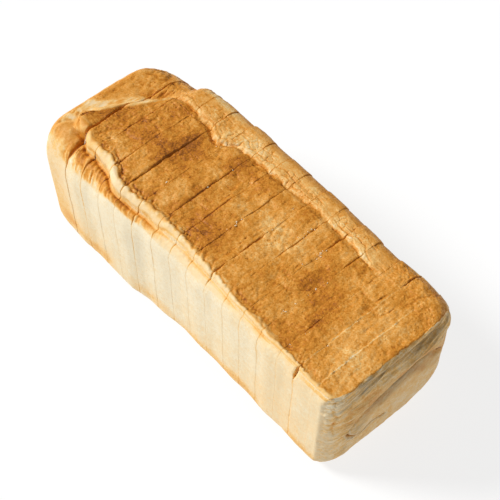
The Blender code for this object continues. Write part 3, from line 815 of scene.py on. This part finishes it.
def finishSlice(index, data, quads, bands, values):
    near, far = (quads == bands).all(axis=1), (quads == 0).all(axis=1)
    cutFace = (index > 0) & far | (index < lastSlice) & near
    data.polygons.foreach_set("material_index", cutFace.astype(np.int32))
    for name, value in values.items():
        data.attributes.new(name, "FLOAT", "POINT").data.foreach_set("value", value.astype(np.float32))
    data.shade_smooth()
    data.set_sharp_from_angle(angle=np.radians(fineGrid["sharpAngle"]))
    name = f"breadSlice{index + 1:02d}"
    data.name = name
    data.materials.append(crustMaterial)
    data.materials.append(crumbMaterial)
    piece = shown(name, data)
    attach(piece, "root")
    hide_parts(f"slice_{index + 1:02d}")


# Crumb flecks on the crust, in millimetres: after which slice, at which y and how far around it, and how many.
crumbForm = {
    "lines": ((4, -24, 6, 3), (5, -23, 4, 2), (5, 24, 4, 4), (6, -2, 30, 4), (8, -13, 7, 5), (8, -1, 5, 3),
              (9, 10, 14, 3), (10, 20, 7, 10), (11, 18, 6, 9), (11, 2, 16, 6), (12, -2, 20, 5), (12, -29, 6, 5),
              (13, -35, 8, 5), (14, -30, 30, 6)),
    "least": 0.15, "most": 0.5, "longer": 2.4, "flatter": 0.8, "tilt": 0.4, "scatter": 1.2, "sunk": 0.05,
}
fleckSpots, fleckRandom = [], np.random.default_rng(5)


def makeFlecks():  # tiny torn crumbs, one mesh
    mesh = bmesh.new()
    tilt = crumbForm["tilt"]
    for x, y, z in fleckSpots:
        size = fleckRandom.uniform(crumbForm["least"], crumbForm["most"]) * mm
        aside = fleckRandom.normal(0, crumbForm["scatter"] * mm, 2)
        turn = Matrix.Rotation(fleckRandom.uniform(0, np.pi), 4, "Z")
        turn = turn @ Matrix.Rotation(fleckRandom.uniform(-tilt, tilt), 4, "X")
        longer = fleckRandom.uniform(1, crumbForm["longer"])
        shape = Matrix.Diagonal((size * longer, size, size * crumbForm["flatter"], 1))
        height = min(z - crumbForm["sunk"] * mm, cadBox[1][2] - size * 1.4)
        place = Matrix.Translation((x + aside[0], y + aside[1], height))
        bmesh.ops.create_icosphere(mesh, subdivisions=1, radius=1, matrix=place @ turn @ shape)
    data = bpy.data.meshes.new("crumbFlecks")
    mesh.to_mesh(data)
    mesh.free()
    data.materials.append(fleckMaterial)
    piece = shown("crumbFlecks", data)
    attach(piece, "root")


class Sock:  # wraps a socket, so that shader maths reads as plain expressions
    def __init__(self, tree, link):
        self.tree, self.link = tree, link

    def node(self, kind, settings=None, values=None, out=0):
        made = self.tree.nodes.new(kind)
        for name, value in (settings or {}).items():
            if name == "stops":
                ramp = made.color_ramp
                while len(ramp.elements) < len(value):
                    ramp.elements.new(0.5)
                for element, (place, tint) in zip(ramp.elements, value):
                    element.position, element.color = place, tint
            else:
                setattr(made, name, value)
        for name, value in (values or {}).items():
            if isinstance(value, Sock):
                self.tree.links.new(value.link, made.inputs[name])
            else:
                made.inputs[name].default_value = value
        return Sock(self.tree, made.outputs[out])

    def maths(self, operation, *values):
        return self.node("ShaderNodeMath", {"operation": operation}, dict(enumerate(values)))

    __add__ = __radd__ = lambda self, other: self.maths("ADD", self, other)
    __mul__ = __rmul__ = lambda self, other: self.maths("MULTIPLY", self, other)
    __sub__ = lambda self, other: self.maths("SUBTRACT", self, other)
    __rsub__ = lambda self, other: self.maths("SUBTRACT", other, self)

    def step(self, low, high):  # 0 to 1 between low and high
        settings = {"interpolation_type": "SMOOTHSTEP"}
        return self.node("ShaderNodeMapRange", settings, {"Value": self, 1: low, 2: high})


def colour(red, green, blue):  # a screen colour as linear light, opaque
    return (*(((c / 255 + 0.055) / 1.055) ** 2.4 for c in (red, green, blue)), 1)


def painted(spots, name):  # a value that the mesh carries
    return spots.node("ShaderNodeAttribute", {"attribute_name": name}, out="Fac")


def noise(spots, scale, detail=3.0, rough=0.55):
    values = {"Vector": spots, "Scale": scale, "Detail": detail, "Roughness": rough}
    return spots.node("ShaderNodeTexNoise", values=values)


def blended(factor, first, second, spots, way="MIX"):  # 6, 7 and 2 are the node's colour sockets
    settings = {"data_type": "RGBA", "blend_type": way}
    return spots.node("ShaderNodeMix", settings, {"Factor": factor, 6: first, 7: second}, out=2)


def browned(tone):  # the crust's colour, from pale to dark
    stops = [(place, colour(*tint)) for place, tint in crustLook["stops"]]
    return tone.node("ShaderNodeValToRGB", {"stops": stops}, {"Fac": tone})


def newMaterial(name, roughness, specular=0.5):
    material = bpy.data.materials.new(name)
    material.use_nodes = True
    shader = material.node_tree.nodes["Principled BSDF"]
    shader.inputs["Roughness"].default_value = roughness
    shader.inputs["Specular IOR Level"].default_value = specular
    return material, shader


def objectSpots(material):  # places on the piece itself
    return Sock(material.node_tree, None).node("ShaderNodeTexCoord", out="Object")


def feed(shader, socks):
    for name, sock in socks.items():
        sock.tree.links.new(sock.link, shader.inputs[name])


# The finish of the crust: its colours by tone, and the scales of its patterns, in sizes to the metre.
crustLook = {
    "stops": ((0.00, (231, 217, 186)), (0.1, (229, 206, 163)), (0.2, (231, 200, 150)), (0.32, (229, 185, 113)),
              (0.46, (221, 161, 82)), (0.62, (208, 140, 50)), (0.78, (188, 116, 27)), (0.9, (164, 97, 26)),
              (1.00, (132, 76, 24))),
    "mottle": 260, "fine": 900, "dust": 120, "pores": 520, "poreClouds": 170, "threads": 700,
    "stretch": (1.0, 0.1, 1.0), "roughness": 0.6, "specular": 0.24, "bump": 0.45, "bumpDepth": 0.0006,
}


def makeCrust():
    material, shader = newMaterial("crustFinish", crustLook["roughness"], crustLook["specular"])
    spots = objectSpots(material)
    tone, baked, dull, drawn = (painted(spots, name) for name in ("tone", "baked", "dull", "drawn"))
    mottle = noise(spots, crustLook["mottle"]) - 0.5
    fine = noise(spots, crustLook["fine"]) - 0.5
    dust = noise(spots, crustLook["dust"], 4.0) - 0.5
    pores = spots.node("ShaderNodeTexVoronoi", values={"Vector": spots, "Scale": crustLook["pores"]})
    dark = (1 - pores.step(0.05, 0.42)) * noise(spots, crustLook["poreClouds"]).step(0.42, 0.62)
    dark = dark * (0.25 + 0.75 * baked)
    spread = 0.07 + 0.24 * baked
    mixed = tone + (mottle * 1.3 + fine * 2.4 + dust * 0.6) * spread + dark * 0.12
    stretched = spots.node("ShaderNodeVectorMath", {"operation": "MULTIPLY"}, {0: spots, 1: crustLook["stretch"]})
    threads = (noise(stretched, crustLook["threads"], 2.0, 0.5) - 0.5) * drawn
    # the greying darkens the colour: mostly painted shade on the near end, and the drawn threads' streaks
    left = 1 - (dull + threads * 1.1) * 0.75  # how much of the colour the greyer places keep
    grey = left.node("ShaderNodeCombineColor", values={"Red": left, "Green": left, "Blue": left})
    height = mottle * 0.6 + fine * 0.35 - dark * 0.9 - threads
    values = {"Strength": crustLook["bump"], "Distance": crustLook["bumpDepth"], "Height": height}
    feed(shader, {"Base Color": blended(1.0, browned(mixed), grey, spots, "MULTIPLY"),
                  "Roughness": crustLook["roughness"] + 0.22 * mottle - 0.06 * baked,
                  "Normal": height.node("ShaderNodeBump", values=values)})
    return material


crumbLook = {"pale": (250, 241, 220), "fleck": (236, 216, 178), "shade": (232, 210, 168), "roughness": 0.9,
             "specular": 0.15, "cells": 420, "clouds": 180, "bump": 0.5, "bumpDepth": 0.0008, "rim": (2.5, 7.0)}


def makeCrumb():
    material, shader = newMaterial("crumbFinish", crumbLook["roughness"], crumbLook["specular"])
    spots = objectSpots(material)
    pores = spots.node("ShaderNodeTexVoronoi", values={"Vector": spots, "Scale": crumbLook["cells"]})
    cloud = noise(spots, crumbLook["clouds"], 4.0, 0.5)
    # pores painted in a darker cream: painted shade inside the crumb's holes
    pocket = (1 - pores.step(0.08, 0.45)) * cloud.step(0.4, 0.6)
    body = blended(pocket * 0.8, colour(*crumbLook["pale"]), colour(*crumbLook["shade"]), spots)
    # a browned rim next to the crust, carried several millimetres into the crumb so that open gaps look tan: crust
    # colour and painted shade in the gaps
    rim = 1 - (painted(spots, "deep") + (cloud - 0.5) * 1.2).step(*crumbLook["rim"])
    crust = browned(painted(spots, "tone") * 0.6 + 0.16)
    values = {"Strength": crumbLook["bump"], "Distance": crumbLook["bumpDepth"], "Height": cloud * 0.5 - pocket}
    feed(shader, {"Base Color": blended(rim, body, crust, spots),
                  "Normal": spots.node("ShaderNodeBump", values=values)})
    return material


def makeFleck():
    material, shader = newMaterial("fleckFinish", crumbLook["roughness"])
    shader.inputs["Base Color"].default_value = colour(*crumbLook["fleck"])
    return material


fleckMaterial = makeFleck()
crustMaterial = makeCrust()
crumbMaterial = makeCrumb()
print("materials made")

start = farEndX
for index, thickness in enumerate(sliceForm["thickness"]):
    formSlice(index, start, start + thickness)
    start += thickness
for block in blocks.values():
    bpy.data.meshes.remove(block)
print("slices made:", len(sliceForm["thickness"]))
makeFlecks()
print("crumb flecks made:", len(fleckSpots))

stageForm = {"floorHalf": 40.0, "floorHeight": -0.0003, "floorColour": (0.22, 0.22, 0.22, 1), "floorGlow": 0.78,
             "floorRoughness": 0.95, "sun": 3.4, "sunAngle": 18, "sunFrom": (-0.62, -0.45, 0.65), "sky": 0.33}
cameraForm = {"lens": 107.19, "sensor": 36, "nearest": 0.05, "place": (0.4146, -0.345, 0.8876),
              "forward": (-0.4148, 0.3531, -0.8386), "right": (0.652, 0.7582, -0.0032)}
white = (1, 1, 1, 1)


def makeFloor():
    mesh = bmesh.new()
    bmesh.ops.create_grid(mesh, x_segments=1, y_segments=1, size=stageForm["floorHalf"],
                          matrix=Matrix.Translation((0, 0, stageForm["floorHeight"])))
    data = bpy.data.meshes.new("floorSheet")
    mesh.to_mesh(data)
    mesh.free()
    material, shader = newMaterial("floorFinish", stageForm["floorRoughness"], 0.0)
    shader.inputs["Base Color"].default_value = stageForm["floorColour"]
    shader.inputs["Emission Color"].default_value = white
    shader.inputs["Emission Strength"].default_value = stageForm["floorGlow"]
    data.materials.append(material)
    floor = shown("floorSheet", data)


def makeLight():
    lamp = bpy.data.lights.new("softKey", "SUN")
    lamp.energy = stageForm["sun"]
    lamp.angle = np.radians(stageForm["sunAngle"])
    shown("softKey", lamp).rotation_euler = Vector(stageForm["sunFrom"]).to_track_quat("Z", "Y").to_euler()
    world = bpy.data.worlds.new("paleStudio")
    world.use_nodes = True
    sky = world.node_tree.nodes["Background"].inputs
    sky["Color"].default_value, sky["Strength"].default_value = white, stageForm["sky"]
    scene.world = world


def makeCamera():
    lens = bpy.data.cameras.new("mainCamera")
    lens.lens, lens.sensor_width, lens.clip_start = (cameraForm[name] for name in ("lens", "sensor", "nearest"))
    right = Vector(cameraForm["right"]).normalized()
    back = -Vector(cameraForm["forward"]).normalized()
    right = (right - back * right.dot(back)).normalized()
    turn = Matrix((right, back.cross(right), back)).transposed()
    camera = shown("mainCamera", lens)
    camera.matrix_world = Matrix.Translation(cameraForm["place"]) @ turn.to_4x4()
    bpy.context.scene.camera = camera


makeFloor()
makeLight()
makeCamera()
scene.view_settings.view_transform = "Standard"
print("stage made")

==

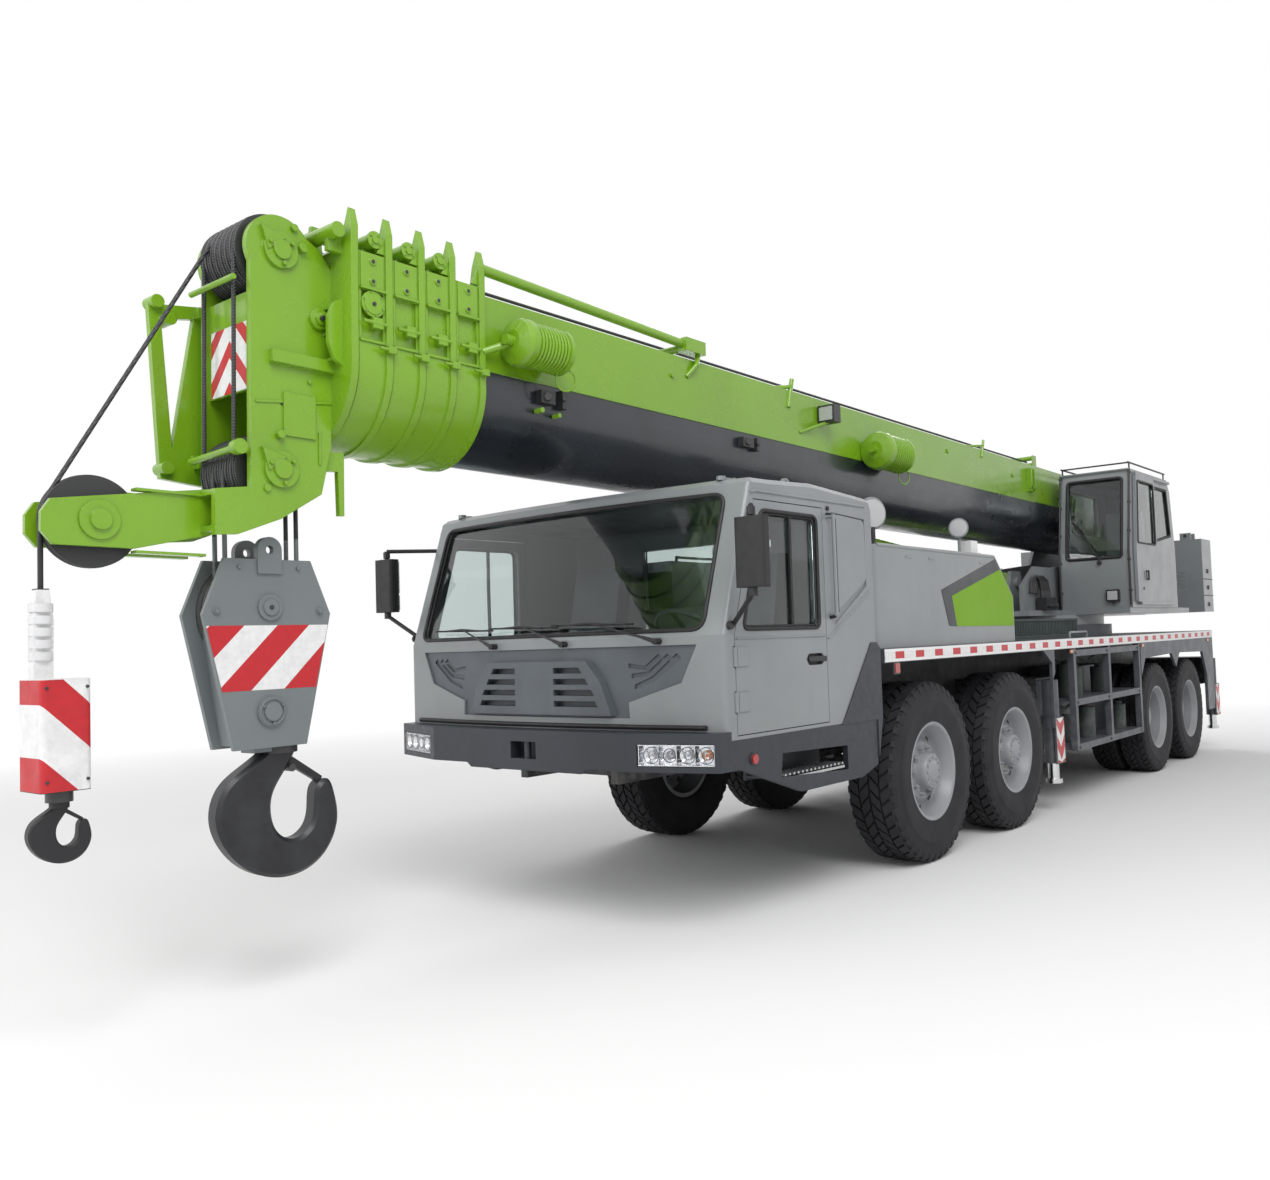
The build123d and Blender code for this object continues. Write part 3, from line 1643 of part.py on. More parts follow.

Request:
Indicate how many lines of the material include the word "Write"; the number alone is required.

Solved problem:
2